------ Data provided

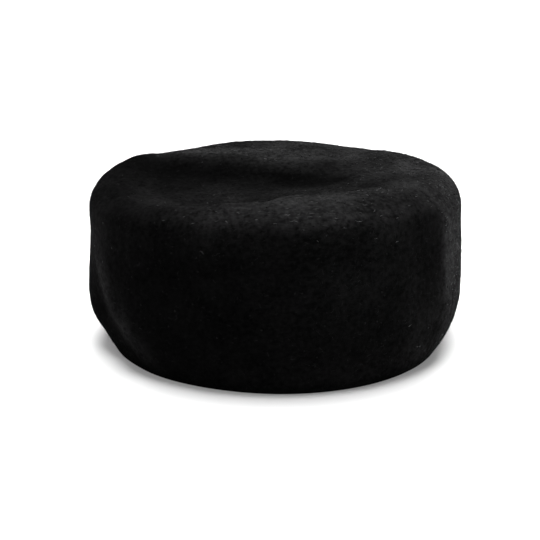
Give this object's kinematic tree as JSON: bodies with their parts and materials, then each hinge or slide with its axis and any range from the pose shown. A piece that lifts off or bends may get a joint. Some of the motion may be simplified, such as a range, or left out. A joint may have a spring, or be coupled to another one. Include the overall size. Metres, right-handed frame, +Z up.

------------
------ Data provided

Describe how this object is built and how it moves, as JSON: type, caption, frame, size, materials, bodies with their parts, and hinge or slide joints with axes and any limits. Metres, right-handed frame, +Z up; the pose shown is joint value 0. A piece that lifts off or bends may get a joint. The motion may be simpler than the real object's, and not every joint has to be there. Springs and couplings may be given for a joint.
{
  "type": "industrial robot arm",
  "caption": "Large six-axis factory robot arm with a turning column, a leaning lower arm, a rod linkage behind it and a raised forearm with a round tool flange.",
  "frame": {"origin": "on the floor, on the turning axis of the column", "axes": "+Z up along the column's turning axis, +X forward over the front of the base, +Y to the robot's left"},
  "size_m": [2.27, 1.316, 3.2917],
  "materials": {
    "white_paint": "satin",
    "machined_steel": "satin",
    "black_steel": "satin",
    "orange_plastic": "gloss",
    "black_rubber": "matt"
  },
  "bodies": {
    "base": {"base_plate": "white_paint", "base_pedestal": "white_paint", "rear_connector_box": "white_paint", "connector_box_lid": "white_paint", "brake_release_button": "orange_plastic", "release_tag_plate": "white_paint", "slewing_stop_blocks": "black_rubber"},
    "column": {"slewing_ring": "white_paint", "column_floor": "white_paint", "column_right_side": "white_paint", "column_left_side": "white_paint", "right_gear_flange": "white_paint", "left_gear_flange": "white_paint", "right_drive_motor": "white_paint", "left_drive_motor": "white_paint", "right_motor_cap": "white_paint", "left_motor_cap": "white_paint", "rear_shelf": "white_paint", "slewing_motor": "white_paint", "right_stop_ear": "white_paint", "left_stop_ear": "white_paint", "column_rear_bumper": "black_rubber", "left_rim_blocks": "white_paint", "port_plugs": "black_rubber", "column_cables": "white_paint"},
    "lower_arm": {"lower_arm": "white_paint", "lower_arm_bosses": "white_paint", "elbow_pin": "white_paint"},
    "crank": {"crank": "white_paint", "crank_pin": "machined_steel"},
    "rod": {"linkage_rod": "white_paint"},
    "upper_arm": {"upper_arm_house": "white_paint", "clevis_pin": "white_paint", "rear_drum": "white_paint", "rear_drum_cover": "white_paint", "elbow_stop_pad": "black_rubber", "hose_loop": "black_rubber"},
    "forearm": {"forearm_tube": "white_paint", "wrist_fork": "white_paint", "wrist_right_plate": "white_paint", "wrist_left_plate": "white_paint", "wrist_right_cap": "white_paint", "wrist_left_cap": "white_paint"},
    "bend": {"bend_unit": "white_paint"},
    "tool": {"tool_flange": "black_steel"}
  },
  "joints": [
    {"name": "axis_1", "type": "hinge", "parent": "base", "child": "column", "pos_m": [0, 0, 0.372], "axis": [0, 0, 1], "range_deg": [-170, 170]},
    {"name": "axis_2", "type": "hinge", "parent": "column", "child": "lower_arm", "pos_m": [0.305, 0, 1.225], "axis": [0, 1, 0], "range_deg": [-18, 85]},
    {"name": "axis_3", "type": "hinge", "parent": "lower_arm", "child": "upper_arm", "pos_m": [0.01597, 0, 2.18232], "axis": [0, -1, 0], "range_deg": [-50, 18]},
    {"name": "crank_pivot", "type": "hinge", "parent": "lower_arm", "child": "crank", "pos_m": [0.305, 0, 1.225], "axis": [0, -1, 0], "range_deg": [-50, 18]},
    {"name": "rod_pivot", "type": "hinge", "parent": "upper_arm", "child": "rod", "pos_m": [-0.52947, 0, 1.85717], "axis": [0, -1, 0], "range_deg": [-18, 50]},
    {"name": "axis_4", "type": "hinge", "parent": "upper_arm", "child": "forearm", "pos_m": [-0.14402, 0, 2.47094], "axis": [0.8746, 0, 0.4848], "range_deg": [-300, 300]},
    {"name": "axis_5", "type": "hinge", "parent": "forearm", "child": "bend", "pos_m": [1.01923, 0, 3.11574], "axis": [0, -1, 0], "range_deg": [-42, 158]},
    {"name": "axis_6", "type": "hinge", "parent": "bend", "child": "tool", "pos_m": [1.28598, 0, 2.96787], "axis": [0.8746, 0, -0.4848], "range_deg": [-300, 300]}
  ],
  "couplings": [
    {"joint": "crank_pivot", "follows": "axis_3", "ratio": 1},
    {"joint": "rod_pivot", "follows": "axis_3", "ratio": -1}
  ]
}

------------
------ Data provided

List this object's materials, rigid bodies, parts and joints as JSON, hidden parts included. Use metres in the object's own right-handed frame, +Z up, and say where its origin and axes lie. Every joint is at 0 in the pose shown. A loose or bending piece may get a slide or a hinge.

------------

▶ _Work to complete_
Lines that include the word "with" are to be extracted from the data above.

▶ _Answer in full_
Give this object's kinematic tree as JSON: bodies with their parts and materials, then each hinge or slide with its axis and any range from the pose shown. A piece that lifts off or bends may get a joint. Some of the motion may be simplified, such as a range, or left out. A joint may have a spring, or be coupled to another one. Include the overall size. Metres, right-handed frame, +Z up.
Describe how this object is built and how it moves, as JSON: type, caption, frame, size, materials, bodies with their parts, and hinge or slide joints with axes and any limits. Metres, right-handed frame, +Z up; the pose shown is joint value 0. A piece that lifts off or bends may get a joint. The motion may be simpler than the real object's, and not every joint has to be there. Springs and couplings may be given for a joint.
  "caption": "Large six-axis factory robot arm with a turning column, a leaning lower arm, a rod linkage behind it and a raised forearm with a round tool flange.",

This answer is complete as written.